Pound was born in Hailey, Idaho, raised in suburban Philadelphia, took a degree in Romance languages at Hamilton College, and in 1908 sailed for Europe, settling first in London and then, after 1920, in Paris and Rapallo. The London years — 1908 to 1920 — are the decisive ones for twentieth-century poetry. Pound was the editor who got Eliot's The Love Song of J. Alfred Prufrock into print, the reader who cut The Waste Land from a sprawling draft to its published form (Eliot's dedication names him il miglior fabbro, the better maker), the advocate who extracted James Joyce from obscurity and serialized A Portrait of the Artist in The Egoist, the mentor who sharpened the late poetry of Yeats, and the theorist behind Imagism (1912) and Vorticism (1914), the two programmatic movements from which most of what is now called modernist poetry descends. "Make it new" is his slogan.

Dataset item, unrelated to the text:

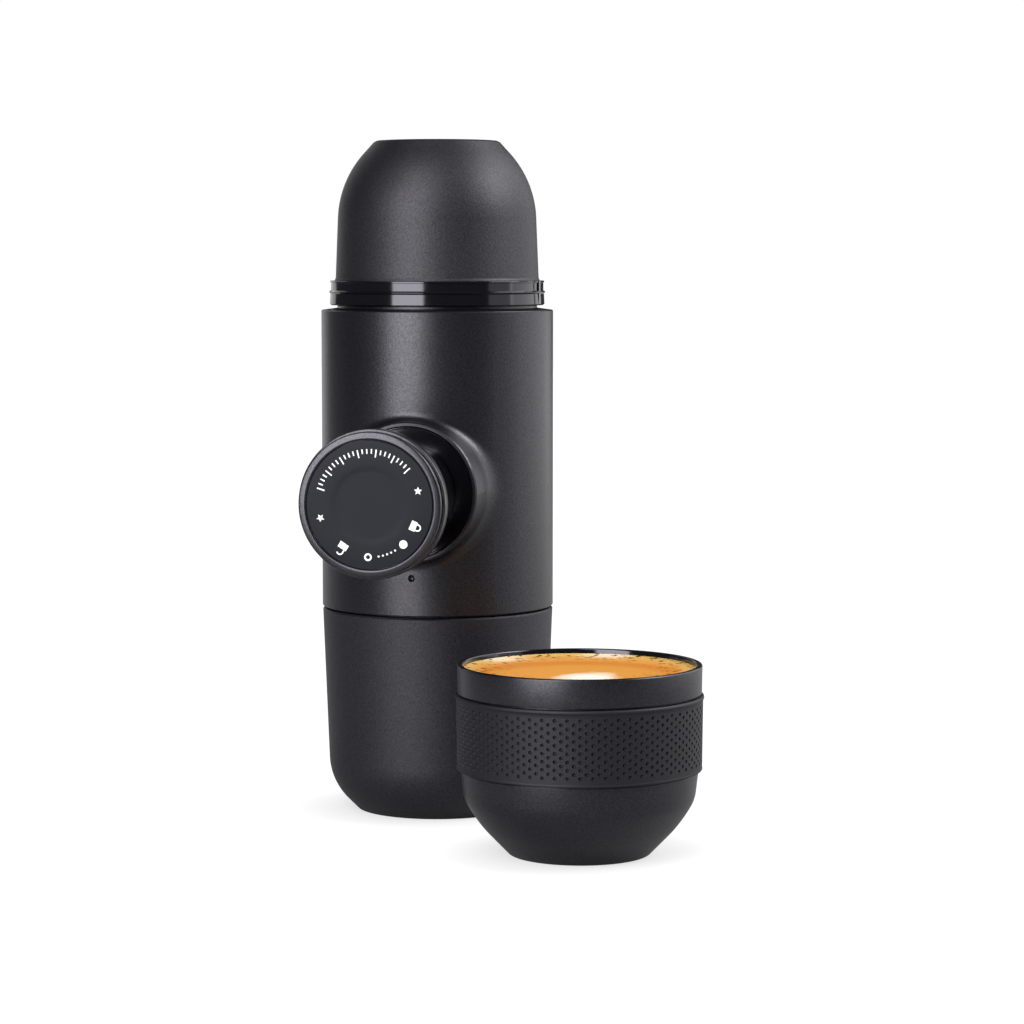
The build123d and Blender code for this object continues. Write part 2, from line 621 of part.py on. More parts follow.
def cup_band():
    """Rubber sleeve with a lip at both edges."""
    seat_r = BAND_R - BAND_T
    foot_r = BAND_R - BAND_TAPER
    profile = Polyline(
        (seat_r, BAND_LOW), (foot_r, BAND_LOW), (foot_r + 0.1, BAND_LOW + 0.1),
        (foot_r + 0.1, BAND_LOW + 0.3), (foot_r, BAND_LOW + 0.4), (BAND_R, BAND_HIGH - 1.0),
        (BAND_R + BAND_LIP, BAND_HIGH - 0.7), (BAND_R + BAND_LIP, BAND_HIGH - 0.3),
        (BAND_R, BAND_HIGH), (seat_r, BAND_HIGH), close=True)
    return Pos(CUP_X, CUP_Y, 0) * turned(profile)


def whole_maker():
    return {
        "water_tank": water_tank(),
        "tank_gasket": tank_gasket(),
        "body_shell": body_shell(),
        "port_collar": port_collar(),
        "base_plate": base_plate(),
        "plate_screws": Compound([plate_screw(x, y).solid() for x, y in plate_screw_places()]),
        "inlet_filter": inlet_filter(),
        "vent_valve": vent_valve(),
        "inlet_tube": inlet_tube(),
        "pump_block": pump_block(),
        "inlet_seat": valve_seat(INLET_SEAT_Z),
        "inlet_ball": valve_ball(INLET_SEAT_Z),
        "inlet_spring": valve_spring(INLET_SEAT_Z),
        "outlet_seat": valve_seat(OUTLET_SEAT_Z),
        "outlet_ball": valve_ball(OUTLET_SEAT_Z),
        "outlet_spring": valve_spring(OUTLET_SEAT_Z),
        "outlet_duct": outlet_duct(),
        "pump_cylinder": pump_cylinder(),
        "cylinder_cap": cylinder_cap(),
        "piston_rod": piston_rod(),
        "piston_head": piston_head(),
        "piston_seal": piston_seal(),
        "piston_screw": piston_screw(),
        "return_spring": return_spring(),
        "knob_shell": knob_shell(),
        "knob_face": knob_face(),
        "knob_screw": knob_screw(),
        "plunger_sleeve": plunger_sleeve(),
        "retaining_ring": retaining_ring(),
        "brew_chamber": brew_chamber(),
        "chamber_screws": Compound([flange_screw(spot).solid() for spot in flange_screw_places()]),
        "needle_plate": needle_plate(),
        "head_gasket": head_gasket(),
        "outlet_head": outlet_head(),
        "spout": spout(),
        "outlet_plate": outlet_plate(),
        "head_cap": head_cap(),
        "cup_shell": cup_shell(),
        "cup_band": cup_band(),
    }


os.makedirs("parts", exist_ok=True)
for name, shape in whole_maker().items():
    export_step(shape, f"parts/{name}.step")
    print(name, round(shape.volume, 1))
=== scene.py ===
import json
from math import acos, cos, pi, radians, sin
import bmesh
import bpy
from mathutils import Matrix, Vector


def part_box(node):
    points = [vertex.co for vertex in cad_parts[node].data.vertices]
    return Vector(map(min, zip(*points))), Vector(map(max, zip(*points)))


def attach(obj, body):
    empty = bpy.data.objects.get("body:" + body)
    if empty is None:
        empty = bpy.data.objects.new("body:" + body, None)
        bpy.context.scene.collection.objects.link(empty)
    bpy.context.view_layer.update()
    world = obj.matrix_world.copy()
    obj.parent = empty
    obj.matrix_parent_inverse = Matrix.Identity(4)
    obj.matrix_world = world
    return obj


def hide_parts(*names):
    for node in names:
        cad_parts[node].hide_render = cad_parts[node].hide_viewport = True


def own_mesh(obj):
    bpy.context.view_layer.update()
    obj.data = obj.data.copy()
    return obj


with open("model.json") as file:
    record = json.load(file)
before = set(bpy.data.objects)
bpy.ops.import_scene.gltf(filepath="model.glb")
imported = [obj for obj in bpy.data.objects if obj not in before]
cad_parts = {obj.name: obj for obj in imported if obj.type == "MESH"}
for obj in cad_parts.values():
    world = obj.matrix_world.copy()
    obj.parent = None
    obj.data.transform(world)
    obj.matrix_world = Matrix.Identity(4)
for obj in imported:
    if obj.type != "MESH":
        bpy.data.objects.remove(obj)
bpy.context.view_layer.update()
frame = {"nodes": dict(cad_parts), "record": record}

print("maker: frame loaded,", len(frame["nodes"]), "nodes")

mm = 0.001
nodes = frame["nodes"]


# small helpers for nodes and materials

def srgb(hexText):
    # sRGB hex text to the linear colour that Blender's sockets take
    parts = [int(hexText[i:i + 2], 16) / 255 for i in (1, 3, 5)]
    return [c / 12.92 if c <= 0.04045 else ((c + 0.055) / 1.055) ** 2.4 for c in parts] + [1.0]


def addNode(tree, kind, settings=None, links=None):
    # one node with its settings; links maps an input's name or number to an output socket
    node = tree.nodes.new(kind)
    for key, value in (settings or {}).items():
        if isinstance(key, int) or key in node.inputs:
            node.inputs[key].default_value = value
        else:
            setattr(node, key, value)
    for key, socket in (links or {}).items():
        tree.links.new(socket, node.inputs[key])
    return node


def newMaterial(name, settings):
    mat = bpy.data.materials.new(name)
    mat.use_nodes = True
    tree = mat.node_tree
    shader = tree.nodes["Principled BSDF"]
    for key, value in settings.items():
        shader.inputs[key].default_value = value
    return mat, tree, shader


def objectCoords(tree):
    return addNode(tree, "ShaderNodeTexCoord").outputs["Object"]


def rampOf(tree, socket, stops):
    # stops are (position, colour or grey)
    ramp = addNode(tree, "ShaderNodeValToRGB", links={"Fac": socket})
    points = ramp.color_ramp.elements
    while len(points) < len(stops):
        points.new(0.5)
    for point, (place, colour) in zip(points, stops):
        point.position = place
        point.color = colour if isinstance(colour, list) else (colour, colour, colour, 1)
    return ramp.outputs["Color"]


# the black plastics mirror the lamps a little cooler than they are
coolTint = (0.92, 0.895, 1.0, 1.0)


# soft-touch lacquer on moulded ABS: deep black that greys softly under the lamps,
# with a fine sandy grain that breaks up every highlight
def softTouch(name, base, low, high, grain):
    # low and high bound the roughness; grain is the share of the grain's full relief
    grainSize = 0.42      # mm; real grain is about 0.1, drawn coarser so that it shows
    grainDepth = 0.04     # mm
    grainGlint = 0.25     # how much the grain's flanks gain or lose of the mirrored light
    grainPale = 1.25      # how much paler the grain's tips are
    cloudSize = 14.0      # mm, slow changes of roughness
    mat, tree, shader = newMaterial(name, {"IOR": 1.5, "Specular Tint": coolTint})
    coords = objectCoords(tree)
    fine = addNode(tree, "ShaderNodeTexNoise", {"Scale": 1 / (grainSize * mm), "Detail": 1.0},
                   {"Vector": coords})
    cloud = addNode(tree, "ShaderNodeTexNoise", {"Scale": 1 / (cloudSize * mm), "Detail": 3.0},
                    {"Vector": coords})
    rough = addNode(tree, "ShaderNodeMapRange", {"To Min": low, "To Max": high},
                    {"Value": cloud.outputs["Fac"]})
    tree.links.new(rough.outputs["Result"], shader.inputs["Roughness"])
    glint = addNode(tree, "ShaderNodeMapRange",
                    {"To Min": 0.5 - grainGlint, "To Max": 0.5 + grainGlint},
                    {"Value": fine.outputs["Fac"]})
    tree.links.new(glint.outputs["Result"], shader.inputs["Specular IOR Level"])
    dark = srgb(base)
    light = [c * grainPale for c in dark[:3]] + [1]
    tree.links.new(rampOf(tree, fine.outputs["Fac"], [(0.35, dark), (0.7, light)]),
                   shader.inputs["Base Color"])
    bump = addNode(tree, "ShaderNodeBump", {"Strength": grain, "Distance": grainDepth * mm},
                   {"Height": fine.outputs["Fac"]})
    tree.links.new(bump.outputs["Normal"], shader.inputs["Normal"])
    return mat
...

The poetry of this period — Ripostes (1912), Cathay (1915, adapted from the notebooks of the American sinologist Ernest Fenollosa), Hugh Selwyn Mauberley (1920) — established a compressed, image-led, musical line that was the principal technical resource for the generation after him. Cathay in particular, though Pound did not read Chinese, transformed the English poetic line through Chinese example and gave Anglo-American poetry a new model of restraint.
The Cantos, which he worked on from 1915 until the last drafts before his death in 1972, are the unfinished long poem of his life: 116 cantos across some 800 pages, structured as what he called "a poem containing history," drawing on Homer, Dante, Confucian classics, Provençal troubadour poetry, Renaissance banking documents, Jefferson's letters, and — notoriously — anti-Semitic and Mussolinian material from the 1930s and 1940s. The Pisan Cantos (LXXIV–LXXXIV), written while Pound was caged by the U.S. Army in an open-air detention camp near Pisa in 1945, contain some of the most admired lyric passages in twentieth-century American poetry and were awarded the Bollingen Prize in 1949 — a decision that produced the most important literary controversy of the postwar American academy, since the poet had at the time been declared unfit to stand trial for treason and was confined at St. Elizabeths.
From the early 1930s onward Pound was a committed supporter of Mussolini, a crank economist of the Social Credit school, and an anti-Semite of the most virulent kind. Between 1941 and 1943 he made some 125 radio broadcasts from Rome attacking Roosevelt, American Jews, and the Allied war effort. Captured by Italian partisans and turned over to U.S. forces in 1945, he was indicted for treason, found mentally incompetent to stand trial, and confined at St. Elizabeths until 1958, when a campaign led by Eliot, Frost, Hemingway, and others secured his release. He returned to Italy, gave a late interview expressing the view that his anti-Semitism had been "a suburban prejudice" and that his life's work had been "a botch," and died in Venice in 1972.
Pound is the hardest case in the modernist canon. The technical influence on English-language poetry is equalled perhaps only by Eliot's. The political and moral record is unambiguous. No serious reader has been able to settle the two into a comfortable relation, and the difficulty is part of what any engagement with the work now has to take up.